这种脱颖而出的女人,不仅要美丽,而且要有智慧;不仅要千娇百媚,还要心狠手辣;手中不但握有令君王愉悦的消魂散,更有让对手无法逃脱的八阵图。这样的女人并不很多,武则天、慈禧太后是其中最为杰出的两位。在明代,出过两个非常歹毒的女人,一个是宪宗皇帝宠爱的万贵妃,一个是熹宗的乳母客氏。至于“母仪天下”的女人,也出了好几位。她们不似武则天、慈禧那样玩男人于股掌之上,也不像万贵妃、客氏那样让所有的女人花容失色。这一类女人的代表,应数隆庆皇帝朱载垕心爱的女人李贵妃。
长期固宠:李贵妃的过人之处(1)
关于李贵妃,《明史》有传,但记载甚简。中国的史书,历来重男轻女。虽然太后、皇后都有传(贵妃还不一定有),但只记其姓,不记其名。在野史的记载中,这位李贵妃叫李彩凤,漷县人。父亲李伟是位乡村的泥瓦匠。家乡遭受虫害之后,李伟携家带口到北京城里谋生。

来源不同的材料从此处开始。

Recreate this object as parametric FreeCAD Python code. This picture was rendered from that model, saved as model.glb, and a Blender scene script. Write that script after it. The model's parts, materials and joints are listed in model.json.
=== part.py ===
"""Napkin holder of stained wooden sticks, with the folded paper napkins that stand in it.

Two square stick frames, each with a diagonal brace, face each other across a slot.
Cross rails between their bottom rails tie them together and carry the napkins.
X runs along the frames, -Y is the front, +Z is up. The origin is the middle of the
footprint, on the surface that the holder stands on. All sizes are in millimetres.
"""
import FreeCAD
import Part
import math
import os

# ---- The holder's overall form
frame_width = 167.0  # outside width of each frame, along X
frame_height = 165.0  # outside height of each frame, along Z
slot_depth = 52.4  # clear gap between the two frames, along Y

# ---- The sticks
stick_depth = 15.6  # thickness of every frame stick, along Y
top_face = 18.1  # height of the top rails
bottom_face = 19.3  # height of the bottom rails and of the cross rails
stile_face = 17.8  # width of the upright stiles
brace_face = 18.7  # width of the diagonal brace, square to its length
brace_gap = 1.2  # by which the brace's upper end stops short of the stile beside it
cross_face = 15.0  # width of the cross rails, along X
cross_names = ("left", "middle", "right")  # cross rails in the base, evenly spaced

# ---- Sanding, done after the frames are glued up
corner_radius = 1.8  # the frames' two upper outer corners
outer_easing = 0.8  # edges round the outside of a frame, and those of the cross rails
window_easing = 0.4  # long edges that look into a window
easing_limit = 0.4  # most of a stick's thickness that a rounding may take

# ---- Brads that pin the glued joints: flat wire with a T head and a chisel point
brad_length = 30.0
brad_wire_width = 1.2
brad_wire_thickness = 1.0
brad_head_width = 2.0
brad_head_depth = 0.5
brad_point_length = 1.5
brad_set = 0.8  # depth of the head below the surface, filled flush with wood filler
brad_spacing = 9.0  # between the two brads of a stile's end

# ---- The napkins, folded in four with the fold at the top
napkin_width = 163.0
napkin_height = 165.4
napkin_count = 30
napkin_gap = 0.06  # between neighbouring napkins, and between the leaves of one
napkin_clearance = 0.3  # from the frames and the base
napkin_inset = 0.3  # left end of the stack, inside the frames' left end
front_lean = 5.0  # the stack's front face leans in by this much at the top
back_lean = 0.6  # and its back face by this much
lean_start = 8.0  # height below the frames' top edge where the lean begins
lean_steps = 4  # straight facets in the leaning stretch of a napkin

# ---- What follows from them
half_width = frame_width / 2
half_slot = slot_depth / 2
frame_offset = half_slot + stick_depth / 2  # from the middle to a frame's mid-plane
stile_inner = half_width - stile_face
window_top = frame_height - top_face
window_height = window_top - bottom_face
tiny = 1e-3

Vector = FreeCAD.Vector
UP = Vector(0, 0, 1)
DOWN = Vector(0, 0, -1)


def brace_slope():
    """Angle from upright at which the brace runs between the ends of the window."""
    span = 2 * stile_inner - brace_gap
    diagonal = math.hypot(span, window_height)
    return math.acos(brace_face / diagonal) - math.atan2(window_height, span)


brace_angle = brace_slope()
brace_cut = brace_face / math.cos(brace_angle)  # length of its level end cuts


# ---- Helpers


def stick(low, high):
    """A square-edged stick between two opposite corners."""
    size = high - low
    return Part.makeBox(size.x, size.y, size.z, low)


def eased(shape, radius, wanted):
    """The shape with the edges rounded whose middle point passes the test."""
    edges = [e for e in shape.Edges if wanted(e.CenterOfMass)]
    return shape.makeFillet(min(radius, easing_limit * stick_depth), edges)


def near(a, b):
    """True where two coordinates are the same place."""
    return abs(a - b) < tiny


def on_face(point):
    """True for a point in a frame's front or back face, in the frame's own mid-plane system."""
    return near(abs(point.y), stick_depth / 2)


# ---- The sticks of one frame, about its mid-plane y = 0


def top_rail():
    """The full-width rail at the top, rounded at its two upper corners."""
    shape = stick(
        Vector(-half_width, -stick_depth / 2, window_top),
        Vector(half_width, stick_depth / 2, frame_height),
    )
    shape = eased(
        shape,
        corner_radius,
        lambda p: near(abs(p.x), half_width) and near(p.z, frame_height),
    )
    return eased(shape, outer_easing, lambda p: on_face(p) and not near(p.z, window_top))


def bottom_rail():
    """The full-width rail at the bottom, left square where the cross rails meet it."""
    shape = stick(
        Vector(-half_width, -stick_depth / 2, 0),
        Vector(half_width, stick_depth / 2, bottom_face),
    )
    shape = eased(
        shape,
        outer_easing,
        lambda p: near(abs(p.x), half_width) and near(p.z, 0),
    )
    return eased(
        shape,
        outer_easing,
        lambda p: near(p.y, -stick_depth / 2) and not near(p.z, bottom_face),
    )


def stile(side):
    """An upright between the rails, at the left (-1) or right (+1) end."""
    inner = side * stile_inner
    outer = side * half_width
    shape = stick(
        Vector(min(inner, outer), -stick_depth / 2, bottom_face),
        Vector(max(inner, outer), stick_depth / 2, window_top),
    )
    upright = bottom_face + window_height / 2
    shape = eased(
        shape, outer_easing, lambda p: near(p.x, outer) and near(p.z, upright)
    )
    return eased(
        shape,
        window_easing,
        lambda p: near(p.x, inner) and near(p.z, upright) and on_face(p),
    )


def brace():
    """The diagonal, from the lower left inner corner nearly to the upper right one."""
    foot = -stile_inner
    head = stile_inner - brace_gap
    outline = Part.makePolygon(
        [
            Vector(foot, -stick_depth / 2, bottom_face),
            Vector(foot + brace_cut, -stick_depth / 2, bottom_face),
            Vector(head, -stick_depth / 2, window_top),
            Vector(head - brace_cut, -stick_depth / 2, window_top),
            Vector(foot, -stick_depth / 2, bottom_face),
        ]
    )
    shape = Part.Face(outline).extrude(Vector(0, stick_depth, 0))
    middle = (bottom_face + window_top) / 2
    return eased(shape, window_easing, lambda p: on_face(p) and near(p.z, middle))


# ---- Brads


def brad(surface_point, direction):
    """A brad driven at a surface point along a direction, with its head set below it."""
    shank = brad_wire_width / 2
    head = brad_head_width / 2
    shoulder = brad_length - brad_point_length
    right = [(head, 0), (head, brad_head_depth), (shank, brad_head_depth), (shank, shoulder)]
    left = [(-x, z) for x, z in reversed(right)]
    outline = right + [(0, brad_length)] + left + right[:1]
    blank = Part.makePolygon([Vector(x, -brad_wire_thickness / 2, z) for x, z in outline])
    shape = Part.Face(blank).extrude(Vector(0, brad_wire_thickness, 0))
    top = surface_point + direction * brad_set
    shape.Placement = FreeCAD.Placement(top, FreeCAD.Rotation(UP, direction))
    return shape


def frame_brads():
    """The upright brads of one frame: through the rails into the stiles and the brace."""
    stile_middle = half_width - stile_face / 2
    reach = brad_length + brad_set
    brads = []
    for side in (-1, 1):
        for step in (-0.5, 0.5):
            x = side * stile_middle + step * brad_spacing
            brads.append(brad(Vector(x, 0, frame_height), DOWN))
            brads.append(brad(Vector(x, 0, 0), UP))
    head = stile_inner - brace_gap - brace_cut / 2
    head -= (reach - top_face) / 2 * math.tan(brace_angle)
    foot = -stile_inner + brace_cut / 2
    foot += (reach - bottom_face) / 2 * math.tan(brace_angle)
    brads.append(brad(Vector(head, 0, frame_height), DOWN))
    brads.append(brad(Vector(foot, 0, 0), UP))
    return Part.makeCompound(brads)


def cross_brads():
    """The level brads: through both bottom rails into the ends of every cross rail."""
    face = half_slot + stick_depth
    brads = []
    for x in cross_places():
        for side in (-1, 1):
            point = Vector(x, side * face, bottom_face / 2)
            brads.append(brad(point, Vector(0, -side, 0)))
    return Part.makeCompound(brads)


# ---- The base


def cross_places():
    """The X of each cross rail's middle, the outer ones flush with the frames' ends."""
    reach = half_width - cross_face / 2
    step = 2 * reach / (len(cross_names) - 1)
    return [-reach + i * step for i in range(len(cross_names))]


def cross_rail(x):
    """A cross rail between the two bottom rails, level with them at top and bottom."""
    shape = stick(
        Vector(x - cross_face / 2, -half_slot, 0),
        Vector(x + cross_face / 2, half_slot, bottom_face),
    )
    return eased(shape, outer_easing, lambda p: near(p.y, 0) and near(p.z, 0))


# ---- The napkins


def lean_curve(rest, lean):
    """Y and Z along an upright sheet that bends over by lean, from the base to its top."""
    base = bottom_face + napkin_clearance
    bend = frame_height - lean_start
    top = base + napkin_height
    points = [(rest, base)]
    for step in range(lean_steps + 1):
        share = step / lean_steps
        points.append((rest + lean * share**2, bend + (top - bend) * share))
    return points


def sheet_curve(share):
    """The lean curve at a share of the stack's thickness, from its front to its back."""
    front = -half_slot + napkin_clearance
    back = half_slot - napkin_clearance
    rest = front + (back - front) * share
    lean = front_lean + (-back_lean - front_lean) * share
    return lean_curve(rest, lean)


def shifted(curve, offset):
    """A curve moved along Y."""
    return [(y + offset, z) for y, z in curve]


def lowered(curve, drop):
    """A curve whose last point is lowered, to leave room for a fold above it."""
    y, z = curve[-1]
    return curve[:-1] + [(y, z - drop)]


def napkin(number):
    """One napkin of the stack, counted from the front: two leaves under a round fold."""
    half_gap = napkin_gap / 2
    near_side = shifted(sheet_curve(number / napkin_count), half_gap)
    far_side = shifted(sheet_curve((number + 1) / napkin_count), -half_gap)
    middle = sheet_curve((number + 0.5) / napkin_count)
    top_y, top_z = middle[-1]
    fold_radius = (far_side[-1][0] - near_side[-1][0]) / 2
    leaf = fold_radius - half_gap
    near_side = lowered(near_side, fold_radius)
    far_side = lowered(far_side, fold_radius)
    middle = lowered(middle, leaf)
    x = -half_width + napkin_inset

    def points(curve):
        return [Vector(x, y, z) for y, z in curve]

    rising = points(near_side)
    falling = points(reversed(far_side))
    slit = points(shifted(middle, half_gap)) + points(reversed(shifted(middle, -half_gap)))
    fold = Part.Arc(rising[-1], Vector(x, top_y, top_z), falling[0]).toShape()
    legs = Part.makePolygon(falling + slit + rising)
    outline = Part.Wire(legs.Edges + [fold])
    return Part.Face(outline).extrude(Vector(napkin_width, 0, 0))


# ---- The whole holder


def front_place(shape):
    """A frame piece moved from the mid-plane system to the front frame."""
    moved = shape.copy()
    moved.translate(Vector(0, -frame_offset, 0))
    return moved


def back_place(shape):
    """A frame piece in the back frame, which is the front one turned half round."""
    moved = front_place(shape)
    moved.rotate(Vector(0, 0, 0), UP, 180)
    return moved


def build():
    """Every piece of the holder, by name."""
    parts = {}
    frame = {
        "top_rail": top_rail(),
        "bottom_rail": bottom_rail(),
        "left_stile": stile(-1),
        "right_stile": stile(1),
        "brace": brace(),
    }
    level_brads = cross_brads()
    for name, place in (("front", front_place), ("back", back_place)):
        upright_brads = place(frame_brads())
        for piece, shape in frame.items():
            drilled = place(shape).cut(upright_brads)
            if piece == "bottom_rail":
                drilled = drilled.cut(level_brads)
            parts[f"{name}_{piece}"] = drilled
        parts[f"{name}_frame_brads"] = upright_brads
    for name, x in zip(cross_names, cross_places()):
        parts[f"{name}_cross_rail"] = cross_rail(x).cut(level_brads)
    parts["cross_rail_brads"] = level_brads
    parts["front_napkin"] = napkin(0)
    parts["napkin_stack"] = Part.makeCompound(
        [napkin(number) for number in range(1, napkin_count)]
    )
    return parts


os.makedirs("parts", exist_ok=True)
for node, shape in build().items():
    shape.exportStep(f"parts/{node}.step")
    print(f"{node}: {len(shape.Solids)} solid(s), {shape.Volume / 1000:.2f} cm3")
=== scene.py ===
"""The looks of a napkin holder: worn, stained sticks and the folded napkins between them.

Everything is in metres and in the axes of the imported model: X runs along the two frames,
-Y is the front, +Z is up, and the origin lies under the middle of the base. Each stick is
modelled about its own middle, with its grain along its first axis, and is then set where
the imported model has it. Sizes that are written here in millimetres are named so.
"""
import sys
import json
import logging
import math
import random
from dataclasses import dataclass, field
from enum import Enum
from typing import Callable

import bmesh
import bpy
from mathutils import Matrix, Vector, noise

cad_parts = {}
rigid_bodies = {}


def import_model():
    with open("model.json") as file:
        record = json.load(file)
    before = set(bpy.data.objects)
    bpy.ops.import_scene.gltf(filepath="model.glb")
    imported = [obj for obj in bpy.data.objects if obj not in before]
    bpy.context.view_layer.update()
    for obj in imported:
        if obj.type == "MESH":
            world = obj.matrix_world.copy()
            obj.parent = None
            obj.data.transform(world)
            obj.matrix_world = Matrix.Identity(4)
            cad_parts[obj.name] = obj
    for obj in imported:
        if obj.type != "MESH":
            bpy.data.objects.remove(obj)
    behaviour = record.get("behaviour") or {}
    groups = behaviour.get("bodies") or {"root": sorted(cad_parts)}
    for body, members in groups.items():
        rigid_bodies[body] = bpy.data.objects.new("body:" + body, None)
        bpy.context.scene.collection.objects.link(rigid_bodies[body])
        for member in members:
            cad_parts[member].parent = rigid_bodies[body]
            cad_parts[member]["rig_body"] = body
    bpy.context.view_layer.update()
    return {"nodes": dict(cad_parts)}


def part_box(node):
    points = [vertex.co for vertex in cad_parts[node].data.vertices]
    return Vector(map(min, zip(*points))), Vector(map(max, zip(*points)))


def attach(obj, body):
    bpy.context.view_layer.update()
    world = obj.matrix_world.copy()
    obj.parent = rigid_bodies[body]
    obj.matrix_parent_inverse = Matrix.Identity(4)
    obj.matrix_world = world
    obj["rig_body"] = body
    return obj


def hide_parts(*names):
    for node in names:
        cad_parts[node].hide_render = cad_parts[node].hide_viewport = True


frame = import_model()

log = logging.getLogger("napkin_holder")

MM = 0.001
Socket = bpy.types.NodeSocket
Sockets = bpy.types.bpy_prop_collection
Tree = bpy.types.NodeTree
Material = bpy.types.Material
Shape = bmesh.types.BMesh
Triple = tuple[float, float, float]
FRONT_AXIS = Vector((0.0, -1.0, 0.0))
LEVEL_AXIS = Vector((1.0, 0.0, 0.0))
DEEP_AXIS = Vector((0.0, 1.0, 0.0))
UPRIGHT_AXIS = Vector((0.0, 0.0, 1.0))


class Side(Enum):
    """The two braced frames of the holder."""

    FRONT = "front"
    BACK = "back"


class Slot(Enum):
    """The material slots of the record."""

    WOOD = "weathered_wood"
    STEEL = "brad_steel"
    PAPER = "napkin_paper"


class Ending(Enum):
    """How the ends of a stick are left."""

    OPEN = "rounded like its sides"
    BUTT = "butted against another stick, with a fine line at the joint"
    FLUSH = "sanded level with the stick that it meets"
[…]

京城居大不易,何况这样一位流民。李彩凤随父来京时,只有十二岁。三年后,生活无着的李伟,将李彩凤送往裕王府,当一名使唤丫头。可以说,这是泥瓦匠李伟一辈子做的最为正确的一件事,他一生的荣华富贵从此开始。
裕王朱载垕是世宗的第三个儿子,皇长子和二子早夭,他按序成为皇位的接班人。成年后被封为裕王,离开紫禁城别赐王府居住。
世宗一生笃信道教,身边永远有一帮道士环绕。他每日斋醮,以期长寿。道士陶仲文(后来升至礼部尚书)深得他的信任。陶道士告诉他长寿的第一要诀是“二龙不得见面”。他深信不疑,去世之前的十几年,从来都不肯召见儿子们。他害怕小龙克老龙,影响自己的寿命。在那些年头,裕王很痛苦,甚至心惊胆战。见不着父亲虽然是一个严重的问题,但更大的担心在于世宗的乖戾多疑。作为儿子,可能的皇位继承人,裕王得不到父亲的慈爱和肯定,因此他觉得自己没有安全感。